▸ INFORMATION PROVIDED
>>

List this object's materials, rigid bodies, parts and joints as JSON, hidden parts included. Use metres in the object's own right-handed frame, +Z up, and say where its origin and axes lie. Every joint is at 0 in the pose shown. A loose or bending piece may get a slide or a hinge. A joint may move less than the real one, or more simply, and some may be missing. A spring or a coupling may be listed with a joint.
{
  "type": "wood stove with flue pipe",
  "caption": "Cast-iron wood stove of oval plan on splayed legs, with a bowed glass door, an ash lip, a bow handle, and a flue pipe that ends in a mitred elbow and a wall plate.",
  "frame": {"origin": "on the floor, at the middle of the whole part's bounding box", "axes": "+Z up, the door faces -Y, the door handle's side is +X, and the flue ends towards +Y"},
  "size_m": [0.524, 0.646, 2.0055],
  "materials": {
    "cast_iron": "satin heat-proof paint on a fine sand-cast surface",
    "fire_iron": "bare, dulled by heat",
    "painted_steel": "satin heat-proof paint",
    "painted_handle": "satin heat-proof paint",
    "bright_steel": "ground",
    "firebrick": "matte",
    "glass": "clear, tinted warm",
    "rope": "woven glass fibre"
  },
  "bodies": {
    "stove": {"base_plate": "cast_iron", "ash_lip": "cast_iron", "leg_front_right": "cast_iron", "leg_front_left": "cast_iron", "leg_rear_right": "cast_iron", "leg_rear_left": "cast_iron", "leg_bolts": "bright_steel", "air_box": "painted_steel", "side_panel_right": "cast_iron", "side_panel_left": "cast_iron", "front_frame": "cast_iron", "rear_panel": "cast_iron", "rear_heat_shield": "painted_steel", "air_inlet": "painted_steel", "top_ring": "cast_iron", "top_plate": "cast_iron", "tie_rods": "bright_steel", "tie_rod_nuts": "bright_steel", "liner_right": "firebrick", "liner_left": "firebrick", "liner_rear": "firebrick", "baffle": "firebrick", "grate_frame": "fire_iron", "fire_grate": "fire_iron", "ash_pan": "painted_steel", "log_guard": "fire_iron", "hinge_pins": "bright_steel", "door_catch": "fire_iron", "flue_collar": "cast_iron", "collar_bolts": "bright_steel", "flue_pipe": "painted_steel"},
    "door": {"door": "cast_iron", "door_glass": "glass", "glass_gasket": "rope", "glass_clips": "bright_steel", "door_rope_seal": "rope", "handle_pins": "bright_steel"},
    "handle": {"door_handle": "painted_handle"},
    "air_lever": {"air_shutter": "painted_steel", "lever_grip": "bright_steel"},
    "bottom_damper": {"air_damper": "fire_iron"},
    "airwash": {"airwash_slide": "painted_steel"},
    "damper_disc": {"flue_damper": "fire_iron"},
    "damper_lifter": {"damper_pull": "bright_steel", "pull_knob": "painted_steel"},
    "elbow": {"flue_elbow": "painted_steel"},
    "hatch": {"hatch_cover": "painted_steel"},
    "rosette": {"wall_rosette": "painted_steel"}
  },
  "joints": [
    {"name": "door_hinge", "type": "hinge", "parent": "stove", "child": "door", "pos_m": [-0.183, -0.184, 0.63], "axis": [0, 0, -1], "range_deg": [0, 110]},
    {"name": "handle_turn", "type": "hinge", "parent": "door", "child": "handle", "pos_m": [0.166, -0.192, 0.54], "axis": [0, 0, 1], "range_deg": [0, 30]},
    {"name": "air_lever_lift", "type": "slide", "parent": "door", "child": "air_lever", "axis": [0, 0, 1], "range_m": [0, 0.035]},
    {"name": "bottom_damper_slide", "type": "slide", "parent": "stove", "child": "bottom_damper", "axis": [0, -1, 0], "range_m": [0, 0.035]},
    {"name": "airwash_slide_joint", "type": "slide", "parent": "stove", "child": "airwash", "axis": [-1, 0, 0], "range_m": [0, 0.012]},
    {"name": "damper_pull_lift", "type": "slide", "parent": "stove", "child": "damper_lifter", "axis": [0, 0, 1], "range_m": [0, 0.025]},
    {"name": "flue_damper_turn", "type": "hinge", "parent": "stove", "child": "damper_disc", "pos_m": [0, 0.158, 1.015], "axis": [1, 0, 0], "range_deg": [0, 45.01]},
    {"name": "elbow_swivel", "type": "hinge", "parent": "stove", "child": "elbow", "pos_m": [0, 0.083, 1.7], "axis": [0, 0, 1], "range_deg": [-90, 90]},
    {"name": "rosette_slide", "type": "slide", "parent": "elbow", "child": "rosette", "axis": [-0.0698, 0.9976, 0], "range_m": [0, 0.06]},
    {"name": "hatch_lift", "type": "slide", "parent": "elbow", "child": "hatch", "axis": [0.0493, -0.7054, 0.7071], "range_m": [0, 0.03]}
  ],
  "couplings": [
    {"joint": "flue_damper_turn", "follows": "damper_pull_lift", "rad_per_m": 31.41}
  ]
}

<<

▸ THE TASK
Write out the data exactly as it stands.

▸ WRITTEN SOLUTION
List this object's materials, rigid bodies, parts and joints as JSON, hidden parts included. Use metres in the object's own right-handed frame, +Z up, and say where its origin and axes lie. Every joint is at 0 in the pose shown. A loose or bending piece may get a slide or a hinge. A joint may move less than the real one, or more simply, and some may be missing. A spring or a coupling may be listed with a joint.
{
  "type": "wood stove with flue pipe",
  "caption": "Cast-iron wood stove of oval plan on splayed legs, with a bowed glass door, an ash lip, a bow handle, and a flue pipe that ends in a mitred elbow and a wall plate.",
  "frame": {"origin": "on the floor, at the middle of the whole part's bounding box", "axes": "+Z up, the door faces -Y, the door handle's side is +X, and the flue ends towards +Y"},
  "size_m": [0.524, 0.646, 2.0055],
  "materials": {
    "cast_iron": "satin heat-proof paint on a fine sand-cast surface",
    "fire_iron": "bare, dulled by heat",
    "painted_steel": "satin heat-proof paint",
    "painted_handle": "satin heat-proof paint",
    "bright_steel": "ground",
    "firebrick": "matte",
    "glass": "clear, tinted warm",
    "rope": "woven glass fibre"
  },
  "bodies": {
    "stove": {"base_plate": "cast_iron", "ash_lip": "cast_iron", "leg_front_right": "cast_iron", "leg_front_left": "cast_iron", "leg_rear_right": "cast_iron", "leg_rear_left": "cast_iron", "leg_bolts": "bright_steel", "air_box": "painted_steel", "side_panel_right": "cast_iron", "side_panel_left": "cast_iron", "front_frame": "cast_iron", "rear_panel": "cast_iron", "rear_heat_shield": "painted_steel", "air_inlet": "painted_steel", "top_ring": "cast_iron", "top_plate": "cast_iron", "tie_rods": "bright_steel", "tie_rod_nuts": "bright_steel", "liner_right": "firebrick", "liner_left": "firebrick", "liner_rear": "firebrick", "baffle": "firebrick", "grate_frame": "fire_iron", "fire_grate": "fire_iron", "ash_pan": "painted_steel", "log_guard": "fire_iron", "hinge_pins": "bright_steel", "door_catch": "fire_iron", "flue_collar": "cast_iron", "collar_bolts": "bright_steel", "flue_pipe": "painted_steel"},
    "door": {"door": "cast_iron", "door_glass": "glass", "glass_gasket": "rope", "glass_clips": "bright_steel", "door_rope_seal": "rope", "handle_pins": "bright_steel"},
    "handle": {"door_handle": "painted_handle"},
    "air_lever": {"air_shutter": "painted_steel", "lever_grip": "bright_steel"},
    "bottom_damper": {"air_damper": "fire_iron"},
    "airwash": {"airwash_slide": "painted_steel"},
    "damper_disc": {"flue_damper": "fire_iron"},
    "damper_lifter": {"damper_pull": "bright_steel", "pull_knob": "painted_steel"},
    "elbow": {"flue_elbow": "painted_steel"},
    "hatch": {"hatch_cover": "painted_steel"},
    "rosette": {"wall_rosette": "painted_steel"}
  },
  "joints": [
    {"name": "door_hinge", "type": "hinge", "parent": "stove", "child": "door", "pos_m": [-0.183, -0.184, 0.63], "axis": [0, 0, -1], "range_deg": [0, 110]},
    {"name": "handle_turn", "type": "hinge", "parent": "door", "child": "handle", "pos_m": [0.166, -0.192, 0.54], "axis": [0, 0, 1], "range_deg": [0, 30]},
    {"name": "air_lever_lift", "type": "slide", "parent": "door", "child": "air_lever", "axis": [0, 0, 1], "range_m": [0, 0.035]},
    {"name": "bottom_damper_slide", "type": "slide", "parent": "stove", "child": "bottom_damper", "axis": [0, -1, 0], "range_m": [0, 0.035]},
    {"name": "airwash_slide_joint", "type": "slide", "parent": "stove", "child": "airwash", "axis": [-1, 0, 0], "range_m": [0, 0.012]},
    {"name": "damper_pull_lift", "type": "slide", "parent": "stove", "child": "damper_lifter", "axis": [0, 0, 1], "range_m": [0, 0.025]},
    {"name": "flue_damper_turn", "type": "hinge", "parent": "stove", "child": "damper_disc", "pos_m": [0, 0.158, 1.015], "axis": [1, 0, 0], "range_deg": [0, 45.01]},
    {"name": "elbow_swivel", "type": "hinge", "parent": "stove", "child": "elbow", "pos_m": [0, 0.083, 1.7], "axis": [0, 0, 1], "range_deg": [-90, 90]},
    {"name": "rosette_slide", "type": "slide", "parent": "elbow", "child": "rosette", "axis": [-0.0698, 0.9976, 0], "range_m": [0, 0.06]},
    {"name": "hatch_lift", "type": "slide", "parent": "elbow", "child": "hatch", "axis": [0.0493, -0.7054, 0.7071], "range_m": [0, 0.03]}
  ],
  "couplings": [
    {"joint": "flue_damper_turn", "follows": "damper_pull_lift", "rad_per_m": 31.41}
  ]
}